The demonstrator registers faults days in advance

An initial prototype – the demonstrator – initially focused on data processing at the edge. At the same time, the developers integrated important functions such as data compression, filtering and modeling. A performance model helped to better understand the resource requirements of the edge systems and to make further optimizations based on this.

The next step was to expand the demonstrator to enable collaboration between edge and cloud systems. The developers built a test system in the laboratory and integrated data models to optimize data throughput between the edge and cloud.

In the final phase of the project, additional hardware was installed directly in the power plant. This enabled the demonstrator to calculate anomaly parameters depending on the condition of the plant and predict potential problems. The demonstrator can thus detect potential damage several days in advance before it even occurs.

“The best of both worlds”: the key is the smart combination of resources

The hybrid approach to using edge and cloud combines the advantages of both processing locations in the best possible way. What is needed are systems that enable scalable and real-time training of AI models to detect impending failures.
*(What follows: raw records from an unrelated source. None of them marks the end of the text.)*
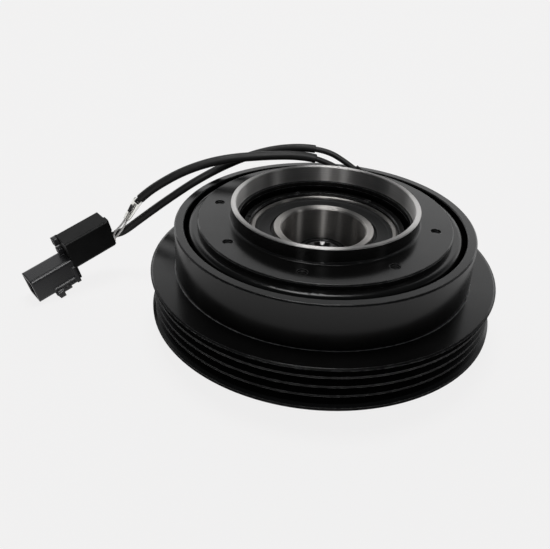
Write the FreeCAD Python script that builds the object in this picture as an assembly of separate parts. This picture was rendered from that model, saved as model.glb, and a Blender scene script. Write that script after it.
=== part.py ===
import FreeCAD, Part
import math
import os

# Electromagnetic clutch of an air-conditioning compressor, standing on its front (hub) side.
# Millimetres. Origin on the clutch axis at the floor; +Z runs along the axis to the rear (coil) side.
# Angles are azimuths about +Z, counted from +X.

V = FreeCAD.Vector
os.makedirs("parts", exist_ok=True)

# --- driving dimensions -------------------------------------------------------------------
# double-row bearing, 30 x 52 x 22
BEARING_BORE_R = 15.0
BEARING_OUTER_R = 26.0
BEARING_FRONT_Z = 15.1
BEARING_WIDTH = 22.0
BEARING_REAR_Z = BEARING_FRONT_Z + BEARING_WIDTH
INNER_RING_R = 17.7          # land beside the seal
INNER_SHOULDER_R = 18.5
OUTER_SHOULDER_R = 22.5
OUTER_RING_BORE_R = 24.3
PITCH_R = 20.5
BALL_R = 2.9
RACE_R = 3.0
ROW_OFFSET = 4.7             # each ball row from the bearing's middle
BALLS_PER_ROW = 14
CAGE_HALF_HEIGHT = 3.6
CAGE_POCKET_R = 3.05
CAGE_WALL = 2.0
SEAL_GAP = 0.08
SEAL_RECESS = 0.6            # seal face below the ring face

# rotor
RIM_OUTER_R = 52.6
RIM_INNER_R = 49.3
RIM_TOP_Z = 39.7
ROTOR_FACE_Z = 7.6           # friction face
ROTOR_DISC_TOP_Z = 14.0
HUB_OUTER_R = 29.4
HUB_LIP_R = 28.5
HUB_LIP_Z = 38.0
FRONT_BORE_R = 24.0
STAKE_COUNT = 6
STAKE_START_DEG = 54.4
FLUX_SLOT_RINGS = ((35.0, 2.0, 6), (46.0, 2.0, 6))   # middle radius, width, count
SLOT_BRIDGE_DEG = 14.0

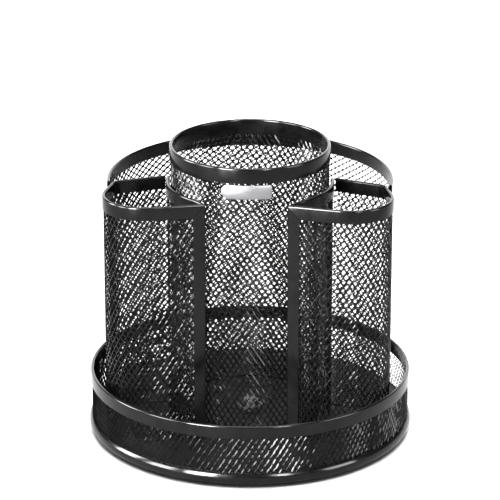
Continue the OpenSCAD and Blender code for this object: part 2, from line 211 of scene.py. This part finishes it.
def add_piece(name, points, faces, node, smooth_angle=40):
    """A new piece that stands for a CAD node, rides with it and takes its material."""
    mesh = bpy.data.meshes.new(name)
    mesh.from_pydata(points, [], faces)
    mesh.validate()
    mesh.polygons.foreach_set("use_smooth", [True] * len(mesh.polygons))
    mesh.set_sharp_from_angle(angle=math.radians(smooth_angle))
    mesh.materials.append(SLOT_MATERIAL[NODE_SLOT[node]])
    piece = bpy.data.objects.new(name, mesh)
    bpy.context.collection.objects.link(piece)
    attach(piece, BODY)
    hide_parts(node)
    return piece


def tube_faces(stations, size, closed):
    """The faces between rings of points that follow one another, each of the same size."""
    faces = []
    for k in range(stations if closed else stations - 1):
        base, following = k * size, (k + 1) % stations * size
        for i in range(size):
            j = (i + 1) % size
            faces.append((base + i, following + i, following + j, base + j))
    return faces


class Line:
    """A wall's middle line seen from above, with its left-hand normal, by arc length."""

    def __init__(self, points, closed=False):
        self.closed = closed
        points = np.asarray(points, float)
        if closed:
            points = np.vstack([points, points[:1]])
        steps = np.diff(points, axis=0)
        lengths = np.hypot(*steps.T)
        tangents = steps / lengths[:, None]
        if closed:
            before = np.vstack([tangents[-1:], tangents])
            after = np.vstack([tangents, tangents[:1]])
        else:
            before = np.vstack([tangents[:1], tangents])
            after = np.vstack([tangents, tangents[-1:]])
        along = before + after
        along /= np.hypot(*along.T)[:, None]
        self.points = points
        self.normals = np.stack([-along[:, 1], along[:, 0]], 1)
        self.at = np.concatenate([[0], np.cumsum(lengths)])
        self.length = self.at[-1]
        self.start, self.end = tangents[0], tangents[-1]

    def place(self, s, d):
        """World x and y at arc length s, d beside the line, straight on past an open end."""
        s = np.asarray(s, float)
        if self.closed:
            s = np.mod(s, self.length)
        inside = np.clip(s, 0, self.length)
        x, y, nx, ny = (
            np.interp(inside, self.at, v)
            for v in (*self.points.T, *self.normals.T)
        )
        size = np.hypot(nx, ny)
        past = s - inside
        ahead = np.where(past[..., None] < 0, self.start, self.end) * past[..., None]
        return x + d * nx / size + ahead[..., 0], y + d * ny / size + ahead[..., 1]


def mid_radius(node):
    """The radius of the middle of a round CAD mesh wall."""
    low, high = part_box(node)
    return (high.x - low.x) / 2 - WALL_HALF


def circle_line(radius, steps=240):
    turn = np.arange(steps) * 2 * math.pi / steps
    return Line(radius * np.stack([np.cos(turn), np.sin(turn)], 1), closed=True)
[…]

In order to achieve this in a resource-efficient manner, all the necessary computing operations must be divided flexibly and efficiently between the edge and the cloud. Sensor data processing is therefore evolving from a passive, local edge solution to a dynamic, collaborative architecture. Particularly in data-intensive industrial applications such as gas-fired power plants, the importance of edge and cloud systems will increase as the energy transition progresses and make the decisive difference for trouble-free operation.